Survey Says: Compliance Costs Up, Regulatory Change on Horizon

Published: December 12, 2016 by Sacha Ricarte


Regardless of personal political affiliation or opinion, the presidential election is over, and the focus has shifted from debate to the impact the new administration will have on the regulatory landscape for banks. While many questions remain regarding the policy direction of a Trump administration, one thing is near certain: change is on the horizon.

While on the campaign trail, Trump took aim at banking regulation: “Dodd-Frank has made it impossible for bankers to function. It makes it very hard for bankers to loan money…for people with businesses to create jobs. And that has to stop.”

And in his first post-election interview, Trump outlined named financial industry deregulation to allow “banks to lend again” as a priority.

Before Election Day, Experian surveyed members of the financial community about their thoughts on regulatory affairs. An overwhelming majority—85 percent—believed the election outcome would impact the current environment.
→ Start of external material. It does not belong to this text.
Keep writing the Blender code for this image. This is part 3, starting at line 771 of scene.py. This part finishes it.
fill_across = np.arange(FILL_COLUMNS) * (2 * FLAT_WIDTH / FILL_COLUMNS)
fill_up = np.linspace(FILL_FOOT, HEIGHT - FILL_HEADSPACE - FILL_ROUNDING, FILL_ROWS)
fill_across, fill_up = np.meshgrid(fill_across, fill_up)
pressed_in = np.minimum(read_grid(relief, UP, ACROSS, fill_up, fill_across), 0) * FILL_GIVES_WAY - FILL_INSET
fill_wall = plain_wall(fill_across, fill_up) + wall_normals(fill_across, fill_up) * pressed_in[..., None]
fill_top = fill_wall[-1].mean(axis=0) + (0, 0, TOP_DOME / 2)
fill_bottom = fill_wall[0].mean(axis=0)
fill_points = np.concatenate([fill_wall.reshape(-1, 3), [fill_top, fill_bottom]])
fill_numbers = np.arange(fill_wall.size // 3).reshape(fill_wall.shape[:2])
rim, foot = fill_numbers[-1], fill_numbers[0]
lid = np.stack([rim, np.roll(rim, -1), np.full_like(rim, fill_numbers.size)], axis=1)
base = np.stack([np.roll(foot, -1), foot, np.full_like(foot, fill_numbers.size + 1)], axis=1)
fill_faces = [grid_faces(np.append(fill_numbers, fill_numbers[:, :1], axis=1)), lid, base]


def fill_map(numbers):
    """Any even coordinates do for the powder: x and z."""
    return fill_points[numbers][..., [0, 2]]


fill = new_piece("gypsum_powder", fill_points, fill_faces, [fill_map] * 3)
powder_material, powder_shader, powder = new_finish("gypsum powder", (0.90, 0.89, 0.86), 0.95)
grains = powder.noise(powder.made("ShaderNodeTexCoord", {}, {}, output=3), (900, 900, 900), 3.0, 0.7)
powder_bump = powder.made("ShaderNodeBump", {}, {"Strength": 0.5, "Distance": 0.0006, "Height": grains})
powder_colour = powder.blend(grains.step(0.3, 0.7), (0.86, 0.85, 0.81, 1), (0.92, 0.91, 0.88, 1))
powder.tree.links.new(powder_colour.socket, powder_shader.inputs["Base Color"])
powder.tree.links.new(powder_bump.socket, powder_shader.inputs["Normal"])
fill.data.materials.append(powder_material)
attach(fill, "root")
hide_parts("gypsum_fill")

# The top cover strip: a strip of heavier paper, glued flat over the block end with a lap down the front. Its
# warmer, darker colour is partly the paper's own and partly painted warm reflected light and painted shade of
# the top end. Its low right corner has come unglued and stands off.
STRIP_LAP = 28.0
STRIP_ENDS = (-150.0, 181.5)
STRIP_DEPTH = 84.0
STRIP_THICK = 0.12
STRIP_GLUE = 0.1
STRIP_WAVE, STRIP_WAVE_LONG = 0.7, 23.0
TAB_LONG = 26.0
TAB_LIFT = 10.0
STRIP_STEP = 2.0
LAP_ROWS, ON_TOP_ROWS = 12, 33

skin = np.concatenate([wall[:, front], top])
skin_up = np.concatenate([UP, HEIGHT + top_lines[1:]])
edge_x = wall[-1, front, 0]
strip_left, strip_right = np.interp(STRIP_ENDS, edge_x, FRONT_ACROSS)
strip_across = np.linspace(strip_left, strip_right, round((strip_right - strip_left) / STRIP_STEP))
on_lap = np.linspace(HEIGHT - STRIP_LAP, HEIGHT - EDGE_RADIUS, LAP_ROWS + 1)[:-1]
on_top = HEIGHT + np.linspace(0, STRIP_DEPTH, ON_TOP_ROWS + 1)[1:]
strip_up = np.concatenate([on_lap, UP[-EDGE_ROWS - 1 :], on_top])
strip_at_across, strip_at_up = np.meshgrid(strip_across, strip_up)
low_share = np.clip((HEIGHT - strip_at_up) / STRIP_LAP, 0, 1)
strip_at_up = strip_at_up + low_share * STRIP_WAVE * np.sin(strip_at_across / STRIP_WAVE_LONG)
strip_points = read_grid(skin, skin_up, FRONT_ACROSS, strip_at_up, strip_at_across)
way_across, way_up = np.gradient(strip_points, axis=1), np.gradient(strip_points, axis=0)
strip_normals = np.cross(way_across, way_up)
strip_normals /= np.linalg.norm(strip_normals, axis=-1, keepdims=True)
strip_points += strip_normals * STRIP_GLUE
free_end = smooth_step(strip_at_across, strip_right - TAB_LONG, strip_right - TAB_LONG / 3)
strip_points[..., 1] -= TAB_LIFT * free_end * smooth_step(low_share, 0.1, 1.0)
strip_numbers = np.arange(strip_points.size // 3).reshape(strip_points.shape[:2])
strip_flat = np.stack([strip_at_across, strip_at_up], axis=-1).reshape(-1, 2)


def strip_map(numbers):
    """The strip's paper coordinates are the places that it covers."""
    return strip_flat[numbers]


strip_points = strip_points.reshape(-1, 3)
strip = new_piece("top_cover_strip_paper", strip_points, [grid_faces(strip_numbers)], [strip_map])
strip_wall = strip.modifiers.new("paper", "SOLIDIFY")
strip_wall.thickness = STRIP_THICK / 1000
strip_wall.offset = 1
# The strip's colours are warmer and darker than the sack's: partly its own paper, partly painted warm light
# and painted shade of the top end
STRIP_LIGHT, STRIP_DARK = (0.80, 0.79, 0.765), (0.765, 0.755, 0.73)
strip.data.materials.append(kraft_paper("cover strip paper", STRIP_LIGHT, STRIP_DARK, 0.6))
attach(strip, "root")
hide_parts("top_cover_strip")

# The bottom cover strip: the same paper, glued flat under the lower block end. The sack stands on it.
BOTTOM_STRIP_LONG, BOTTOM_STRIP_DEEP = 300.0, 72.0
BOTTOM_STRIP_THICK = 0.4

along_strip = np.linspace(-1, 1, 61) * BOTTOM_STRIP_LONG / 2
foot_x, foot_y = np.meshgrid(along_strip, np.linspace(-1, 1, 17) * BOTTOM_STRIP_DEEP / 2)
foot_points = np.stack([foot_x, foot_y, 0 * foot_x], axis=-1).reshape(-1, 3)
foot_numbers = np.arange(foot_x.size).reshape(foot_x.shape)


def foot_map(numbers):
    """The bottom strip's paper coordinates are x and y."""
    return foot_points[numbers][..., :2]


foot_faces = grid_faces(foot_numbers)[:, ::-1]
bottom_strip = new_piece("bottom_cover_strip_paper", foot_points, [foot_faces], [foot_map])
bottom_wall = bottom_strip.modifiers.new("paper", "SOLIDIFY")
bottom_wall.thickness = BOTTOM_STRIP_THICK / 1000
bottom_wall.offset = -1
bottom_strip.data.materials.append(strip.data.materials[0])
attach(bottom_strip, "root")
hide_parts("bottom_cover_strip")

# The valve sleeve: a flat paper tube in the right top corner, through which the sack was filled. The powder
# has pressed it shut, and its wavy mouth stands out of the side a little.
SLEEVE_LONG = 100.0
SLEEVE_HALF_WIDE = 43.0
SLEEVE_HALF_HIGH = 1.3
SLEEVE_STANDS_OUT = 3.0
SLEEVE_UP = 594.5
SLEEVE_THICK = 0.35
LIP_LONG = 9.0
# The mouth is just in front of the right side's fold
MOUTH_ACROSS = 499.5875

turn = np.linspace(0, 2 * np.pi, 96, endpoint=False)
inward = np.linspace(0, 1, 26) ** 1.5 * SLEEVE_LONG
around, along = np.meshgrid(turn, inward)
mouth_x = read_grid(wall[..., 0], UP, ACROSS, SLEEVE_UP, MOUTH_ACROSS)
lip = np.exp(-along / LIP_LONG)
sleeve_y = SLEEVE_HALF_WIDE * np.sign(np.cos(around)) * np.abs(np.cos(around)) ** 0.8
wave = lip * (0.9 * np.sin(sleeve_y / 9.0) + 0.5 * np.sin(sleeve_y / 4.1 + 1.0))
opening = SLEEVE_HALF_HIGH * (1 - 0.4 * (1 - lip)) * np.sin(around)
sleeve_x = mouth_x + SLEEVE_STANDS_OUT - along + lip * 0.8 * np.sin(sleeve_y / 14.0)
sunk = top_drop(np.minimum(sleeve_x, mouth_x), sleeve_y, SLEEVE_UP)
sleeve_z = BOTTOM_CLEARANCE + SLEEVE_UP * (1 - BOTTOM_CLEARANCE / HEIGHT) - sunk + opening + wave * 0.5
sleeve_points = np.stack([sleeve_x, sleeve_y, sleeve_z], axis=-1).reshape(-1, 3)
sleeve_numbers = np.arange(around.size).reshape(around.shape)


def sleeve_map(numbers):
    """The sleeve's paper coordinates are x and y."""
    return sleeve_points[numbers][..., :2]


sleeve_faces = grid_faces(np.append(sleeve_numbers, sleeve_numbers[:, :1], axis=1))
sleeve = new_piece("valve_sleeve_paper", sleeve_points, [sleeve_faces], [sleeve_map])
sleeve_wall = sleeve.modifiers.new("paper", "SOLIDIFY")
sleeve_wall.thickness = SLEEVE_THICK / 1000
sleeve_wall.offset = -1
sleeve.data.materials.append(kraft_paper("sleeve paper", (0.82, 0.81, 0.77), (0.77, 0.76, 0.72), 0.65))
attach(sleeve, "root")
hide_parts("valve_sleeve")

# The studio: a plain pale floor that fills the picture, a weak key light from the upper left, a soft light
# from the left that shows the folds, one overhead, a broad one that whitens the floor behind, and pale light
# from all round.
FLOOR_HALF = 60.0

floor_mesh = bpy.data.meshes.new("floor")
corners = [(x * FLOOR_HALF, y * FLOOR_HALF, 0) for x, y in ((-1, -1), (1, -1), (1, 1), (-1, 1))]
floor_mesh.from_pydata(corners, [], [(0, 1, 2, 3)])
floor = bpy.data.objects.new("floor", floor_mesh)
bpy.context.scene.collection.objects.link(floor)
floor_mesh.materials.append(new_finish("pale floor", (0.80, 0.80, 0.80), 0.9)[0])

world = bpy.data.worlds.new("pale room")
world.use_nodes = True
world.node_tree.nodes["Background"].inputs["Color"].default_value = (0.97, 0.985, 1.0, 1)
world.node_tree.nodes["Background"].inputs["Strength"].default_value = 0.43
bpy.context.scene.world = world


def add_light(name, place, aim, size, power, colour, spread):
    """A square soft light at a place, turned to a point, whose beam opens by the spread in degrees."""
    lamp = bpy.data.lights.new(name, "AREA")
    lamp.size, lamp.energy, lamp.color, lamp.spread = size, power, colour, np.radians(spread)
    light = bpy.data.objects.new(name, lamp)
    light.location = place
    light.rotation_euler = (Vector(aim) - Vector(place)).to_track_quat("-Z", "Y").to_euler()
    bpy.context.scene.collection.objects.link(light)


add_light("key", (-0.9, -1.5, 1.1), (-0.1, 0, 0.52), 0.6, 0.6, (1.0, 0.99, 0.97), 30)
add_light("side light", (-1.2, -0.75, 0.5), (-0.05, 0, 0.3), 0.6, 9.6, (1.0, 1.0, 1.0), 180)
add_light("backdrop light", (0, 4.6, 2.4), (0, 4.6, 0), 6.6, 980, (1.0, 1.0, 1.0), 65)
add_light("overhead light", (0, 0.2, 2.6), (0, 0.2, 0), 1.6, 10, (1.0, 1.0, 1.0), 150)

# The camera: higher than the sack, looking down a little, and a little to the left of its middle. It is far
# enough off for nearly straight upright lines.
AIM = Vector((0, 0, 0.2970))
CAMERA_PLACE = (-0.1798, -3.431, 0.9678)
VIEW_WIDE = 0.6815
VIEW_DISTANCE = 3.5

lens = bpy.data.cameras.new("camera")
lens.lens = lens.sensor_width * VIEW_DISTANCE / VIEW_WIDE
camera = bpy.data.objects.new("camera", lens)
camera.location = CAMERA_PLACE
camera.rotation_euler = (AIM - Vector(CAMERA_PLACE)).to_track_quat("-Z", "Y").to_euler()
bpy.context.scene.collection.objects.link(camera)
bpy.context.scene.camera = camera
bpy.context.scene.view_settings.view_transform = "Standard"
Most surveyed are also feeling the weight of financial regulations established by the Obama administration in the wake of the severe financial crisis of 2008. Five out of six respondents feel current regulations have placed an undue burden on financial institutions. Three-quarters believe the regulations reduce the availability of credit. And less than half believe the regulations are positive for consumers.

According to our survey, complying with Dodd-Frank and other regulations has a financial impact for most, with 76 percent realizing a significant increase in spend since 2008. Personnel and technology spend top the list, with an increase of 78 percent and 76 percent, respectively.
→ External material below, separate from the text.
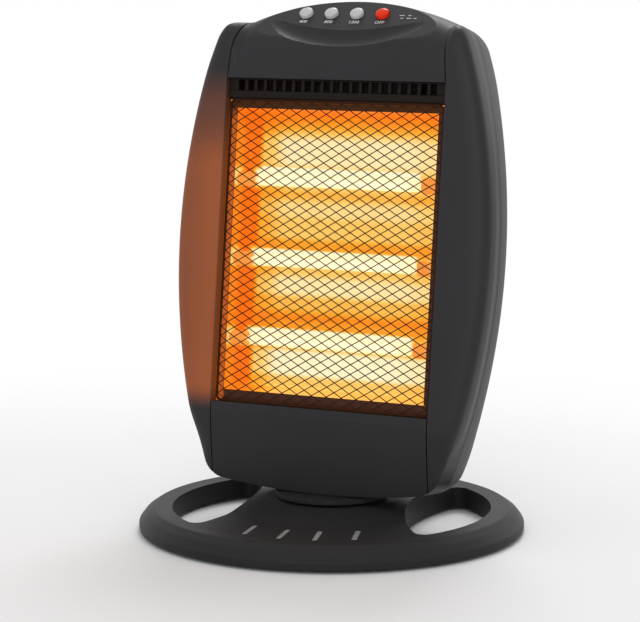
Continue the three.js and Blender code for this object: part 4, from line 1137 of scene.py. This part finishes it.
@dataclass
class Controls:
    """Four push caps on the facet, each on its own body, with plain labels under them."""

    radius: float = 6.3
    proud: float = 4.6
    dome: float = 2.3
    stem: float = 2.8
    tail: float = -16.3
    skirt: float = -5.5
    labels: tuple[str, ...] = ("400", "800", "1200", "OFF")
    label_up: float = 9.6
    label_size: float = 5.3

    def cap(self, number: int, x: float) -> None:
        """A cap: a stem, a skirt and a dome of radius r cos(a) at height h + d sin(a)."""
        angle = np.linspace(0, math.pi / 2, 18)[:-1]
        crown = np.c_[self.radius * np.cos(angle),
                      self.proud - self.dome + self.dome * np.sin(angle)]
        foot = rounded([(self.stem, self.tail, 0), (self.stem, self.skirt, 0.4),
                        (self.radius, self.skirt, 0.4),
                        (self.radius, self.proud - self.dome, 0)])[:-1]
        made = remap(turned(np.concatenate([foot, crown]), 56), to_facet(x, BUTTON_UP))
        finish = Finish.RED_CAP if number == len(BUTTONS) else Finish.CAP
        dress(made, f"push_cap_{number}", f"button_{number}", finish, HEAD, f"button_{number}",
              smooth=40)

    def label(self, number: int, words: str, x: float) -> None:
        """A plain label, printed on the facet under its cap."""
        curve = bpy.data.curves.new("label", "FONT")
        curve.body, curve.size, curve.align_x = words, self.label_size, "CENTER"
        curve.extrude, curve.resolution_u, curve.offset = 0.04, 3, 0.09
        holder = bpy.data.objects.new("label", curve)
        bpy.context.scene.collection.objects.link(holder)
        graph = bpy.context.evaluated_depsgraph_get()
        mesh = bpy.data.meshes.new_from_object(holder.evaluated_get(graph))
        made = bpy.data.objects.new("label", mesh)
        bpy.context.scene.collection.objects.link(made)
        bpy.data.objects.remove(holder)
        remap(made, moved(0, 0, 0.06))
        remap(made, to_facet(x, self.label_up))
        dress(made, f"label_{number}", "head", Finish.PRINT, HEAD)

    def marks(self) -> None:
        """Two short rows of plain dashes beside the last cap."""
        rows = [(50, 21.5, 5.0), (57.5, 21.5, 3.0), (51, 17.5, 3.0), (58, 17.5, 5.0),
                (64, 17.5, 3.0)]
        for i, (x, up, width) in enumerate(rows):
            bar = prism(rounded_box(width, 0.9, 0.4), 0.02, 0.09, 2)
            dress(remap(bar, to_facet(x, up)), f"mark_{i + 1}", "head", Finish.PRINT, HEAD)

    def build(self) -> None:
        """Builds the caps, labels and marks."""
        for i, (x, words) in enumerate(zip(BUTTONS, self.labels), 1):
            self.cap(i, x)
            self.label(i, words, x + 0.4)
        self.marks()


# ---- the window ----
@dataclass
class Window:
    """What frames and guards the burner: the slotted grille, sill, side strips and wire guard."""

    half: float = 106.7
    rail: tuple[float, float, float, float] = (353.3, 361, 3.0, 9.6)
    top: float = 371.7
    slots: tuple[int, float, float] = (21, 9.5, 5.9)
    rib: tuple[float, float] = (4.6, 9.3)
    tail: float = 345
    strip: tuple[float, float] = (7.9, 9.6)
    sill: tuple[float, float] = (77.3, 88)
    guard: tuple[float, float] = (78.5, 351.8)
    cell: tuple[float, float] = (14.8, 8.7)
    wire: float = 0.46
    frame_r: float = 1.2
    layers: tuple[float, float] = (2.5, 3.6)
    bend: tuple[float, float, float] = (97, 105, 3.2)

    def grille(self) -> None:
        """A rounded rail, upright ribs with round noses, a top strip and a tail under it."""
        low, high, front, back = self.rail
        rail = prism(rounded([(front, low, 2.2), (back, low, 0.3), (back, high, 0.3),
                              (front, high, 2.2)], 8, True),
                     -self.half, self.half, 0)
        strip = box((-self.half, self.half), self.rib, (self.top - 1, self.top))
        tail = box((-self.half, self.half), (self.strip[0], 9.45), (self.tail, low + 1))
        carve(rail, Carve.JOIN, strip, tail)
        (nose_at, heel_at), (count, pitch, slot) = self.rib, self.slots
        centres = (np.arange(count + 1) - count / 2) * pitch
        width = pitch - slot
        for i, x in enumerate(centres):
            end = i in (0, count)
            near = x - width / 2 if i else -self.half
            far = x + width / 2 if i < count else self.half
            nose = 0.4 if end else width / 2 - 0.1
            outline = rounded([(near, nose_at, nose), (far, nose_at, nose), (far, heel_at, 0.2),
                               (near, heel_at, 0.2)], 6, True)
            carve(rail, Carve.JOIN, prism(outline, high - 1, self.top - 0.4, 2))
        dress(rail, "slotted_grille", "head", Finish.GRILLE, HEAD, "vent_grille", smooth=30)

    def strips(self) -> None:
        """Folded strips beside the guard and the sill under it, with turned lips."""
        front, back = self.strip
        for way in Way:
            outer, inner = way.value * self.half, way.value * (self.half - 7)
            fold = way.value * 1.1
            outline = rounded([(outer, back, 0.2), (outer, front - 1.6, 0.4),
                               (outer - fold, front - 1.6, 0.4),
                               (outer - fold, front, 0.5), (inner + fold, front, 0.5),
                               (inner, front + 0.7, 0.4), (inner, back, 0.2)], 5, True)
            made = prism(outline, self.sill[1] + 0.3, self.tail - 0.3, 2)
            dress(made, f"side_strip_{way.word}", "head", Finish.BRONZE, HEAD, f"bezel_{way.word}")
        low, high = self.sill
        outline = rounded([(back, low, 0.2), (front, low, 0.4), (front, high - 0.8, 0.6),
                           (front + 0.7, high, 0.4), (back, high, 0.2)], 5, True)
        dress(prism(outline, -self.half, self.half, 0), "lower_sill", "head", Finish.BRONZE, HEAD,
              "window_sill")

    def lie(self, x: Array, depth: float) -> Array:
        """Depth of a wire: even in the middle, then running back to the frame."""
        flat, end, fall = self.bend
        return depth + fall * np.maximum(0, (np.abs(x) - flat) / (end - flat))

    def wires(self, way: int) -> tuple[Array, Array]:
        """The ends of one family of crossing wires.

        A wire climbs by the cell's height over its width, and its neighbours stand a cell's height
        apart. Its ends are where it meets the border.

        Returns:
            The ends' x and z, by wire and end.
        """
        low, high = self.guard
        slope, end = way * self.cell[1] / self.cell[0], self.bend[1]
        middle = (low + high) / 2
        count = math.ceil(((high - low) / 2 + end * abs(slope)) / self.cell[1])
        start = middle + np.arange(-count, count + 1)[:, None] * self.cell[1]
        ends = np.sort((np.array([low, high]) - start) / slope, axis=1)
        x = np.clip(ends, -end, end)
        keep = x[:, 1] - x[:, 0] > 4.8
        return x[keep], (start + slope * x)[keep]

    def family(self, way: int, depth: float, stations: int = 30,
               sides: int = 6) -> tuple[Array, list[list[int]]]:
        """All wires of one family as tubes round their lines.

        A ring is the line's point plus r (cos a across + sin a back) for each angle a.
        """
        ends_x, ends_z = self.wires(way)
        share = np.linspace(0, 1, stations)
        x = ends_x[:, :1] + (ends_x[:, 1:] - ends_x[:, :1]) * share
        z = ends_z[:, :1] + (ends_z[:, 1:] - ends_z[:, :1]) * share
        slope = way * self.cell[1] / self.cell[0]
        across = np.array([-slope, 1.0]) / math.hypot(slope, 1)
        angle = round_angles(sides)
        r = self.wire
        points = np.stack([x[..., None] + r * np.cos(angle) * across[0],
                           self.lie(x, depth)[..., None] + r * np.sin(angle),
                           z[..., None] + r * np.cos(angle) * across[1]], -1)
        quads = strip_faces(stations, sides, False, True)
        if way > 0:
            quads = quads[:, ::-1]
        offset = np.arange(len(x))[:, None, None] * stations * sides
        faces = (quads[None] + offset).reshape(-1, 4).tolist()
        ring = np.arange(sides)
        for first in (offset[:, 0, 0]).tolist():
            cap_a, cap_b = (ring + first).tolist(), (ring + first + (stations - 1) * sides).tolist()
            faces += [cap_a[::-1], cap_b] if way < 0 else [cap_a, cap_b[::-1]]
        return points.reshape(-1, 3), faces

    def border(self) -> bpy.types.Object:
        """The border rod: a round section carried along a rounded rectangle."""
        low, high = self.guard
        end = self.bend[1]
        path = rounded_box(2 * end, high - low, 5, 0, (low + high) / 2)
        share = np.linspace(0, 1, 12)[:-1, None]
        path = np.concatenate([here + (there - here) * share if np.linalg.norm(there - here) > 20
                               else here[None]
                               for here, there in zip(path, np.roll(path, -1, 0))])
        along = np.roll(path, -1, 0) - np.roll(path, 1, 0)
        along /= np.linalg.norm(along, axis=1, keepdims=True)
        angle = round_angles(10)
        r = self.frame_r
        rings = np.stack([path[:, :1] + r * np.cos(angle) * -along[:, 1:],
                          self.lie(path[:, :1], sum(self.layers) / 2) + r * np.sin(angle),
                          path[:, 1:] + r * np.cos(angle) * along[:, :1]], -1)
        return loft("border", rings, True)

    def mesh(self) -> None:
        """The wire guard: two crossing families, welded to a round border rod."""
        frame = self.border()
        for way, depth in zip((-1, 1), self.layers):
            points, faces = self.family(way, depth)
            wires = mesh_object("wires", points, faces)
            dress(wires, f"guard_wires_{'front' if way < 0 else 'rear'}", "head", Finish.WIRE, HEAD)
        dress(frame, "guard_frame", "head", Finish.WIRE, HEAD, "mesh_guard", smooth=50)

    def build(self) -> None:
        """Builds the grille, the strips and the guard."""
        self.grille()
        self.strips()
        self.mesh()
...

Top regulations that require the most resources to ensure compliance: the Dodd-Frank Act (70 percent), Fair Lending Act (55), Bank Secrecy Act/Anti-Money Laundering (47) and Fair Credit Reporting Act (42). Specifically, the Dodd Frank and TILA-RESPA Integrated Disclosure were the two most frequently mentioned regulations requiring additional investment, followed by the Military Lending Act and Bank Secrecy Act/Anti-Money Laundering.

What lies ahead? It’s difficult to determine how the Trump administration will tackle banking regulations and policy, but change is in the air.